Denkbar wäre auch eine Kombination aller drei Möglichkeiten. Auf jeden Fall ist die Situation im biblischen Rahmen um einiges komplizierter als in jenem der Standardkosmologie, wo faktisch nur die Möglichkeit 2 in Betracht gezogen wird. In dieser Hinsicht kann man nicht zu hohe Ansprüche an eine realistische Rekonstruktion vergangener astronomischer Ereignisse im biblischen Kontext stellen.

Anmerkung

1 Siehe dazu Hilbrands, W. (2004) Zehn Thesen zum biblischen Schöpfungsbericht (Gen 1,1-2,3) aus exegetischer Sicht. Jahrbuch für evangelikale Theologie 18, 7-25. (»Zehn Thesen zum Schöpfungsbericht« als PDF zum Download)

2 Zur Begründung siehe Junker, R. (1994) Lehrt die Bibel eine junge Schöpfung? W+W-Diskussionsbeitrag 1/94.

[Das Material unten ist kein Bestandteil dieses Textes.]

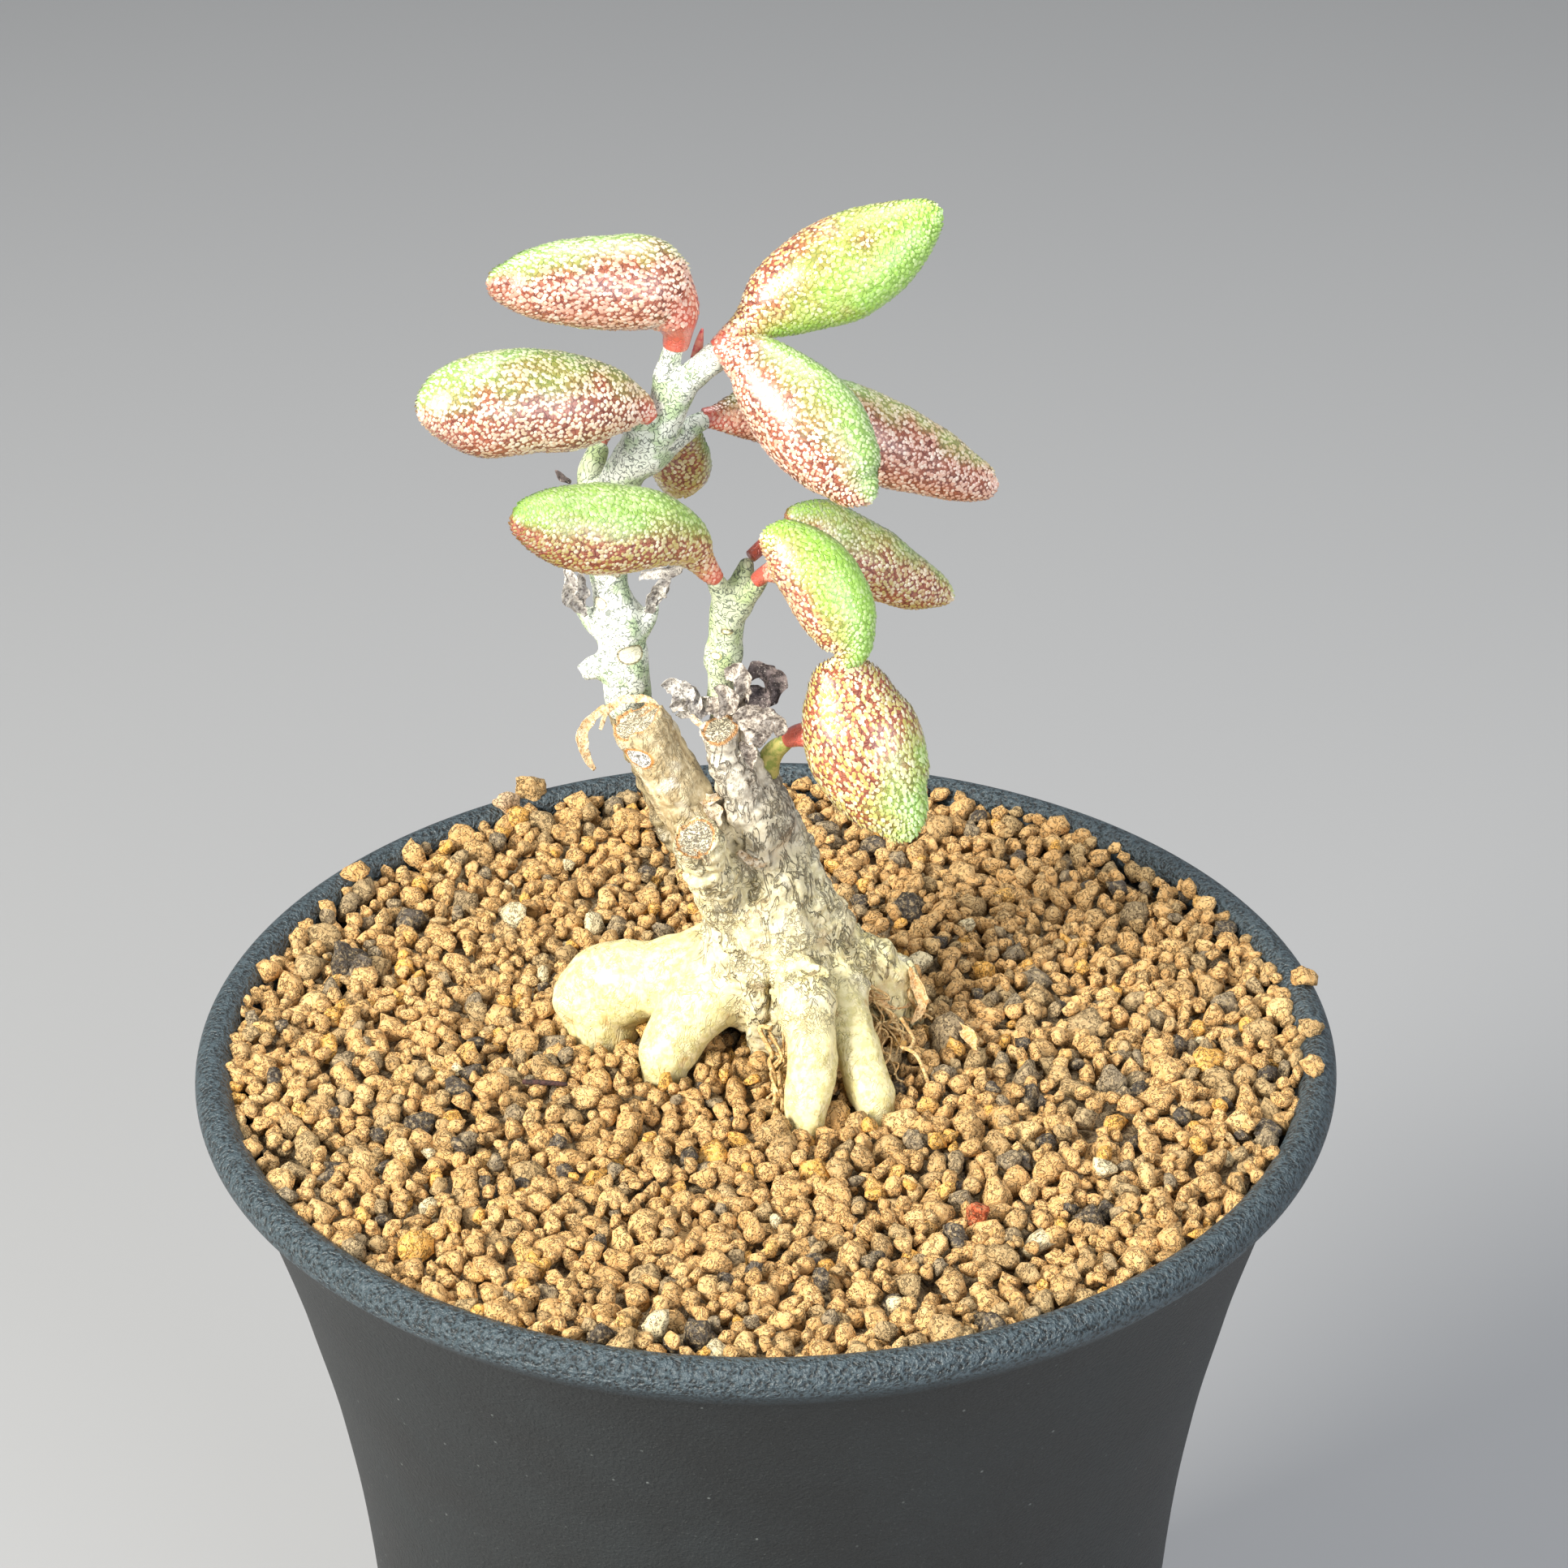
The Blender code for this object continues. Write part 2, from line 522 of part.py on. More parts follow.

3 Die Begriffe „natürlich“ bzw. „übernatürlich“ exakt zu definieren, ist aus erkenntnistheoretischen Gründen nicht einfach. Hier wird mit „natürlich“ ein Ablaufen entsprechend unseren aktuellen Modellen der fundamentalen Naturgesetze verstanden.

4 Vorschläge für mögliche Szenarien innerhalb der Schöpfungswoche wurden immer wieder versucht und umfassen Prozesse wie beispielsweise ein Geschehen im Zeitraffer oder eine Entstehung des Universums aus einem Weißen Loch.

5 Lässt man dieses Kriterium gelten, so müsste die häufige Behauptung, Gott hätte Bäume mit Baumringen geschaffen, zurückgewiesen werden. Die Baumringe sind für die Funktionsweise eines Baumes nicht wichtig. Zudem haben Bäume in tropischen Zonen aufgrund der ausfallenden Jahreszeitenunterschiede keine Baumringe. Darum müssten Baumringe bei geschaffenen Bäumen als Vortäuschung fiktiver Jahreszeiten vor der Schöpfung aufgefasst werden.

6 Siehe etwa Phillips, A.C. (1999) The Physics of Stars. Second Edition. Wiley. Für unsere Sonne wird beispielsweise die Größenordnung von 50 000 Jahren angegeben.

7 Im biblischen Kontext ist im Prinzip denkbar, dass vom Beginn der Schöpfung alle Teile des Universums kausal miteinander verbunden sind und sich demnach sowohl gravitativ als auch elektromagnetisch „spüren“. Dies ist in der Standardkosmologie wahrscheinlich nicht der Fall. Demnach gibt es zum heutigen Zeitpunkt Teile des Universums, zu denen wir keinerlei kausalen Kontakt haben und aus denen wir damit auch keine Informationen erhalten können. Man spricht in diesem Zusammenhang vom sog. „Teilchenhorizont“.

8 Für den Bereich der Biologie siehe Junker, R. (2001) Sündenfall und Biologie. Holzgerlingen.